284 A.3d 121
Pa.2022Background:
- Child (born 2010) adjudicated dependent and committed to DHS in 2015; parents’ rights terminated in 2017 and DHS obtained custody.
- Child lived with foster/kin placements since age five; foster parent initially filed to adopt but later withdrew.
- Appellant T.B. (adult child of the child’s former legal guardian) alleges he lived with and cared for the child from infancy to age five, was called “Dada,” and later sought to intervene and adopt (motions filed 2019–2020).
- Appellant was never a legal guardian or named party in dependency proceedings; there were abuse allegations (later found unfounded) and some criminal-history evidence in the record.
- Juvenile court denied intervention for lack of standing, reasoning a third party must either have agency consent, be a close relative, or currently stand in loco parentis; Superior Court affirmed.
- Pennsylvania Supreme Court reversed and remanded for a de novo hearing, holding prior in loco parentis status can, in appropriate circumstances, support standing and that agency consent is a merits issue, not a threshold bar to standing.
Issues:
| Issue | Plaintiff's Argument | Defendant's Argument | Held |
|---|---|---|---|
| Must in loco parentis be "current" to confer standing to intervene in an agency adoption? | T.B.: No — past assumption of parental role and discharged duties may suffice. | DHS/Child Advocate: Yes — standing requires current in loco parentis or agency consent/familial status. | Court: No; previously-acquired in loco parentis can demonstrate a substantial interest and support standing; trial court erred by requiring "current" status. Remand for hearing. |
| Is agency consent under the Adoption Act a prerequisite to standing? | T.B.: Consent is not a threshold for standing; it is a merits/substantive issue. | DHS: Agency consent (or statutory familial status) is necessary; without it, no standing. | Court: Agency consent is a substantive matter for the adoption merits; withholding consent does not automatically defeat standing. |
| Did appellant prove he stood in loco parentis? | T.B.: He cared for the child from days old until removal (age five) and discharged parental duties. | DHS: Record lacks legal relationships, appellant failed to intervene earlier, and evidence is insufficient or self-serving. | Court: Facts unresolved; juvenile court relied on improper "currentness" rule and insufficient credibility findings. Remand for factfinding on assumption of parental role, discharge of duties, and expectation of permanency. |
| Procedural remedy — is remand/de novo hearing required and before whom? | T.B.: Requests remand for proper standard and hearing. | DHS: Opposes delay and contends standing properly denied. | Court: Reverse and remand for de novo hearing before a different judge; instructs juvenile court to follow Orphans’/juvenile procedural expectations to resolve promptly. |
Key Cases Cited
- In re Adoption of Hess, 608 A.2d 10 (Pa. 1992) (agency’s withheld consent is not necessarily dispositive of a third party’s standing; court must assess child’s best interests).

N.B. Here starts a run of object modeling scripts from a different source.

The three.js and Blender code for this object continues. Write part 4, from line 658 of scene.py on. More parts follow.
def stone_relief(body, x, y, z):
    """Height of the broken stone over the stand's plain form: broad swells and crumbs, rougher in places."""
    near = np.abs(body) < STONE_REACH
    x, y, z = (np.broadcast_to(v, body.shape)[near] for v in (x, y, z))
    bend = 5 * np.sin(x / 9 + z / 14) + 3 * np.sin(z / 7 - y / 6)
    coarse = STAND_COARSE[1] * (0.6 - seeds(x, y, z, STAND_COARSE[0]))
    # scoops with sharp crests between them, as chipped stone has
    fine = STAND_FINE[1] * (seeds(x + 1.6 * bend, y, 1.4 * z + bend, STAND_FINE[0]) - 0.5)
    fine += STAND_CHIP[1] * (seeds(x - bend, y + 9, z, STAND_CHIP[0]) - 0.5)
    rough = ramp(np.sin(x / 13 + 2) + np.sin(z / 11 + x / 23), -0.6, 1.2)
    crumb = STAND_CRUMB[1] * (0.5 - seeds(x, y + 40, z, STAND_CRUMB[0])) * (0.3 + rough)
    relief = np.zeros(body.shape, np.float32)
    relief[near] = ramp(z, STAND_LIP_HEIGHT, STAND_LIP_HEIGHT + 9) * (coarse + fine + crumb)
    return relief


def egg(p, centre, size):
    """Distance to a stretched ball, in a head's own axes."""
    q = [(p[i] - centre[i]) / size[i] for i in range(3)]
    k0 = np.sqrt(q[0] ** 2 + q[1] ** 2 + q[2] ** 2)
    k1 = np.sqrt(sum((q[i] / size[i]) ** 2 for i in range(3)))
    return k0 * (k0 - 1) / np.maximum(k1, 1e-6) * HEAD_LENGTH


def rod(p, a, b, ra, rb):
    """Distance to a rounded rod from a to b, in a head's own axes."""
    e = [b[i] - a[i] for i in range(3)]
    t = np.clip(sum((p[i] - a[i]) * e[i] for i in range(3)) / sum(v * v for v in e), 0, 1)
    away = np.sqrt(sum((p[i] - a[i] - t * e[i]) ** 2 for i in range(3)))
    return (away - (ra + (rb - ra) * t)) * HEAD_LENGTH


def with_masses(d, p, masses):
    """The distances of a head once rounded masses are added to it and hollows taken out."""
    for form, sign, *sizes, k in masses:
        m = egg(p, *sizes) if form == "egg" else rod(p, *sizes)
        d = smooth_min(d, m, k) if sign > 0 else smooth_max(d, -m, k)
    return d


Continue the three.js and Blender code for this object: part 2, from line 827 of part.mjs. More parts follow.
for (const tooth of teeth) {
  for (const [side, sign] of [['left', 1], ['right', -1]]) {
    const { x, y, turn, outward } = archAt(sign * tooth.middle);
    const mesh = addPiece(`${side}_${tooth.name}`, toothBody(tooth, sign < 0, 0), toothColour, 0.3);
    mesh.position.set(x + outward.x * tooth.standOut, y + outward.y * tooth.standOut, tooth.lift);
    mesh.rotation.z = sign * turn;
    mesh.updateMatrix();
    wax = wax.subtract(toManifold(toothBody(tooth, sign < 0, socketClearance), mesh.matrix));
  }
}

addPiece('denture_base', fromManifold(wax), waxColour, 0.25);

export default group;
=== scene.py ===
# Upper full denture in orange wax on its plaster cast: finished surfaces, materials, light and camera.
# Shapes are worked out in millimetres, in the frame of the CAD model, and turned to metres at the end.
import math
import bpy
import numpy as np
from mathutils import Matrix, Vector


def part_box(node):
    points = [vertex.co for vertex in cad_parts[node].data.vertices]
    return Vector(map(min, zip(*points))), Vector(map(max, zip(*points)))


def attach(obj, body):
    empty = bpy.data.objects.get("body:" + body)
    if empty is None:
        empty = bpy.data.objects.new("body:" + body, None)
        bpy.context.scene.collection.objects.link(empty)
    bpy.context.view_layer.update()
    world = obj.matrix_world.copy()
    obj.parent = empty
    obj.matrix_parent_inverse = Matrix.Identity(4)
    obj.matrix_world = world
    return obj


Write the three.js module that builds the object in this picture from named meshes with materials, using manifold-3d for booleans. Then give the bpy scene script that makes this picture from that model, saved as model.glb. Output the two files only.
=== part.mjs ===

- In re Adoption of J.E.F., 902 A.2d 402 (Pa. 2006) (Adoption Act’s consent provisions do not control the threshold standing inquiry; traditional standing principles apply).
- T.B. v. L.R.M., 786 A.2d 913 (Pa. 2001) (defining in loco parentis: assumption of parental role and discharge of parental duties; living as a family unit is strong evidence).
- J.A.L. v. E.P.H., 682 A.2d 1314 (Pa. Super. 1996) (strong psychological bonds from early caregiving can confer a prima facie right to be heard under in loco parentis).
- In re N.S., 845 A.2d 884 (Pa. Super. 2004) (former foster parent lacked standing where agency custody prevailed; distinguishes foster-parent context).
- In re Adoption of A.M.T., 803 A.2d 203 (Pa. Super. 2002) (addressing Hess and standing rules; contains language about "current" in loco parentis that lower courts had treated as a general rule).